>> begin MATERIAL

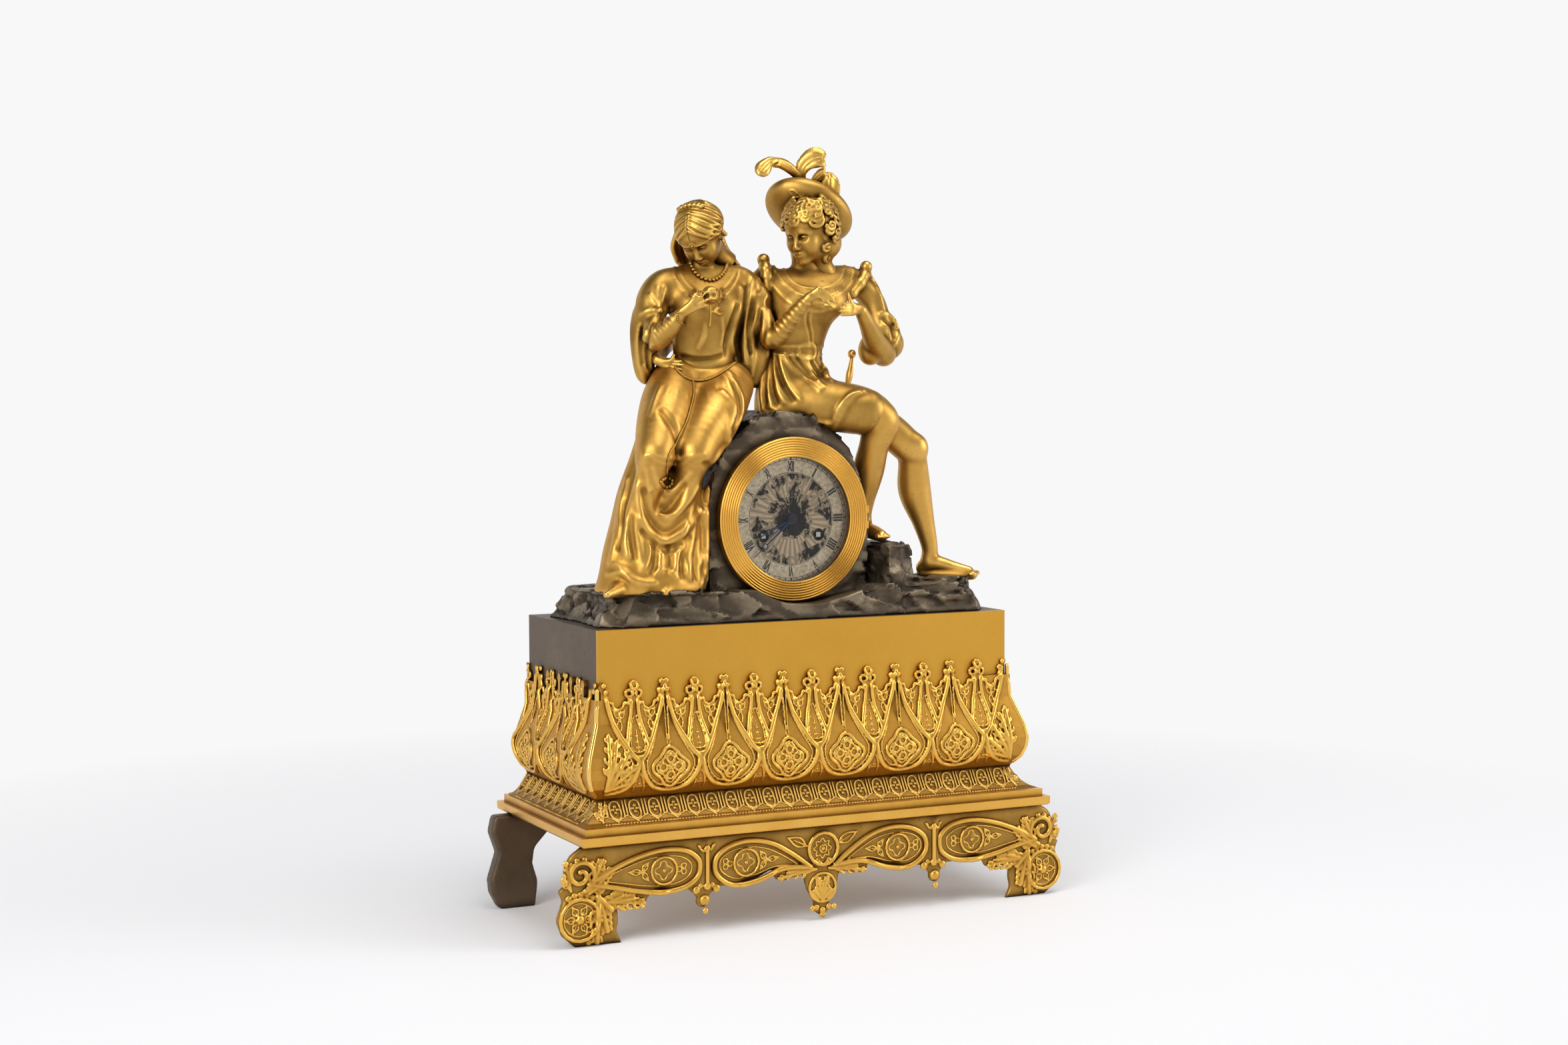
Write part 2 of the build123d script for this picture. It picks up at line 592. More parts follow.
# Rock: a terrace with lumps, and the drum over it bored for the movement
def lump(shares, centre, bottom, top, top_share):
    half, deep = PLINTH_WIDTH / 2 - ROCK_RIM, PLINTH_DEPTH / 2 - ROCK_RIM
    low = [(centre[0] + half * x, centre[1] + deep * y) for x, y in shares]
    mid_x = sum(x for x, y in low) / len(low)
    mid_y = sum(y for x, y in low) / len(low)
    high = [(mid_x + (x - mid_x) * top_share, mid_y + (y - mid_y) * top_share) for x, y in low]
    return loft([Pos(0, 0, bottom) * outline(low), Pos(0, 0, top) * outline(high)], ruled=True)


def rock_solid():
    centre = (0.0, (FRONT_Y + BACK_Y) / 2)
    terrace = lump(ROCK_FOOT_SHARES, centre, PLINTH_TOP_Z, LEDGE_Z, ROCK_TOP_SHARE)
    step_top = LEDGE_Z + STEP_ROCK_RISE + TOE_ROCK_RISE
    rock = terrace + lump(STEP_ROCK_SHARES, centre, PLINTH_TOP_Z, step_top, STEP_ROCK_TOP_SHARE)
    half, deep = PLINTH_WIDTH / 2 - ROCK_RIM, PLINTH_DEPTH / 2 - ROCK_RIM
    for x, y, spread in TOE_ROCKS_SHARES:
        face = Pos(half * x, centre[1] + deep * y, LEDGE_Z) * RegularPolygon(half * spread, TOE_ROCK_SIDES)
        rock += extrude(face, amount=TOE_ROCK_RISE)
    seat = outline(scaled(SEAT_SHARES, DRUM_R, DRUM_R))
    rock += plate(seat + Circle(DRUM_R), DRUM_FRONT_Y, DRUM_BACK_Y, 0, DIAL_Z)
    limit = block(-PLINTH_WIDTH, PLINTH_WIDTH, FRONT_Y, BACK_Y, PLINTH_TOP_Z, PLINTH_TOP_Z + PLINTH_WIDTH)
    return rock & limit


def swing_hollow():
    """Trough in front of the drum, as deep as the rim of the bezel sweeps while it opens on its hinge."""
    hinge_to_front = HINGE_Y - FRONT_Y
    bezel_reach = HINGE_Y - DRUM_FRONT_Y + BEZEL_DEPTH + REED_RISE
    points = []
    for i in range(SWING_STEPS + 1):
        x = -BEZEL_R * math.cos(math.pi * i / SWING_STEPS)
        nearest = math.sqrt(max((HINGE_X - x) ** 2 - bezel_reach ** 2, 0.0))
        farthest = math.hypot(HINGE_X - x, hinge_to_front)
        off = max(nearest - HINGE_X, HINGE_X - farthest, 0.0)
        off = min(off, BEZEL_R)
        points.append((x, -math.sqrt(BEZEL_R ** 2 - off ** 2) - SWING_GAP))
    trough = outline(points + [(BEZEL_R, BEZEL_R), (-BEZEL_R, BEZEL_R)])
    return plate(trough, FRONT_Y, DRUM_FRONT_Y, 0, DIAL_Z)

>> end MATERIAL

*WHAT IS EXPECTED*
Reproduce the entire listing word for word.

*SOLUTION*
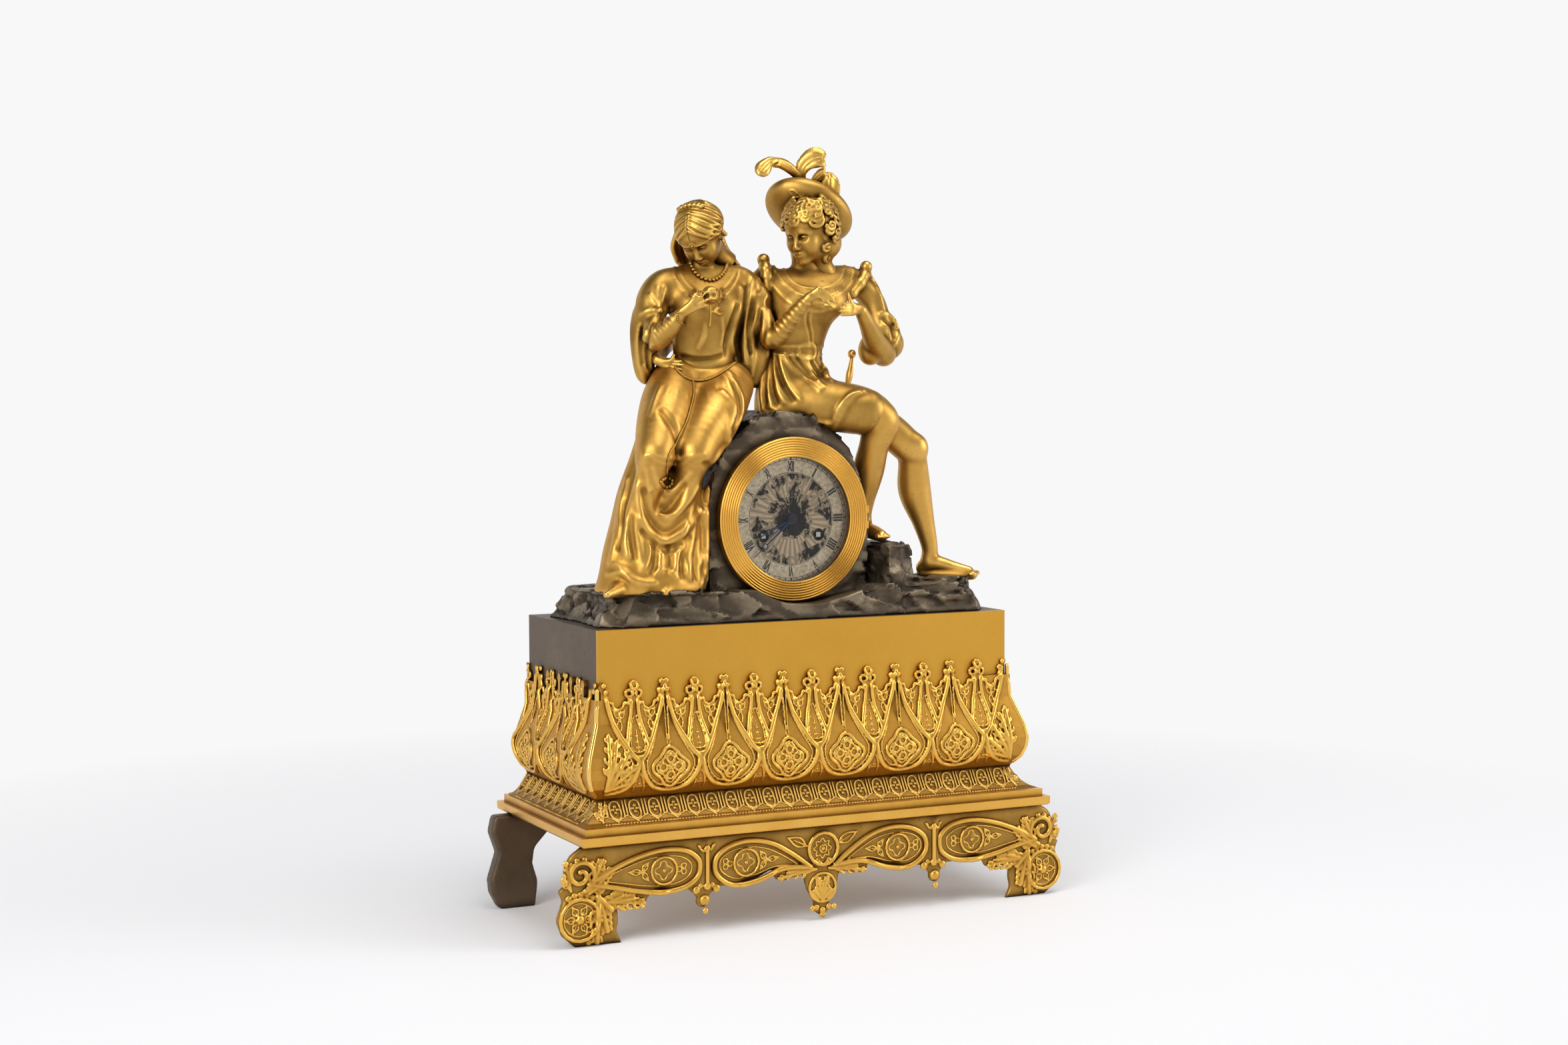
Write part 2 of the build123d script for this picture. It picks up at line 592. More parts follow.
# Rock: a terrace with lumps, and the drum over it bored for the movement
def lump(shares, centre, bottom, top, top_share):
    half, deep = PLINTH_WIDTH / 2 - ROCK_RIM, PLINTH_DEPTH / 2 - ROCK_RIM
    low = [(centre[0] + half * x, centre[1] + deep * y) for x, y in shares]
    mid_x = sum(x for x, y in low) / len(low)
    mid_y = sum(y for x, y in low) / len(low)
    high = [(mid_x + (x - mid_x) * top_share, mid_y + (y - mid_y) * top_share) for x, y in low]
    return loft([Pos(0, 0, bottom) * outline(low), Pos(0, 0, top) * outline(high)], ruled=True)


def rock_solid():
    centre = (0.0, (FRONT_Y + BACK_Y) / 2)
    terrace = lump(ROCK_FOOT_SHARES, centre, PLINTH_TOP_Z, LEDGE_Z, ROCK_TOP_SHARE)
    step_top = LEDGE_Z + STEP_ROCK_RISE + TOE_ROCK_RISE
    rock = terrace + lump(STEP_ROCK_SHARES, centre, PLINTH_TOP_Z, step_top, STEP_ROCK_TOP_SHARE)
    half, deep = PLINTH_WIDTH / 2 - ROCK_RIM, PLINTH_DEPTH / 2 - ROCK_RIM
    for x, y, spread in TOE_ROCKS_SHARES:
        face = Pos(half * x, centre[1] + deep * y, LEDGE_Z) * RegularPolygon(half * spread, TOE_ROCK_SIDES)
        rock += extrude(face, amount=TOE_ROCK_RISE)
    seat = outline(scaled(SEAT_SHARES, DRUM_R, DRUM_R))
    rock += plate(seat + Circle(DRUM_R), DRUM_FRONT_Y, DRUM_BACK_Y, 0, DIAL_Z)
    limit = block(-PLINTH_WIDTH, PLINTH_WIDTH, FRONT_Y, BACK_Y, PLINTH_TOP_Z, PLINTH_TOP_Z + PLINTH_WIDTH)
    return rock & limit


def swing_hollow():
    """Trough in front of the drum, as deep as the rim of the bezel sweeps while it opens on its hinge."""
    hinge_to_front = HINGE_Y - FRONT_Y
    bezel_reach = HINGE_Y - DRUM_FRONT_Y + BEZEL_DEPTH + REED_RISE
    points = []
    for i in range(SWING_STEPS + 1):
        x = -BEZEL_R * math.cos(math.pi * i / SWING_STEPS)
        nearest = math.sqrt(max((HINGE_X - x) ** 2 - bezel_reach ** 2, 0.0))
        farthest = math.hypot(HINGE_X - x, hinge_to_front)
        off = max(nearest - HINGE_X, HINGE_X - farthest, 0.0)
        off = min(off, BEZEL_R)
        points.append((x, -math.sqrt(BEZEL_R ** 2 - off ** 2) - SWING_GAP))
    trough = outline(points + [(BEZEL_R, BEZEL_R), (-BEZEL_R, BEZEL_R)])
    return plate(trough, FRONT_Y, DRUM_FRONT_Y, 0, DIAL_Z)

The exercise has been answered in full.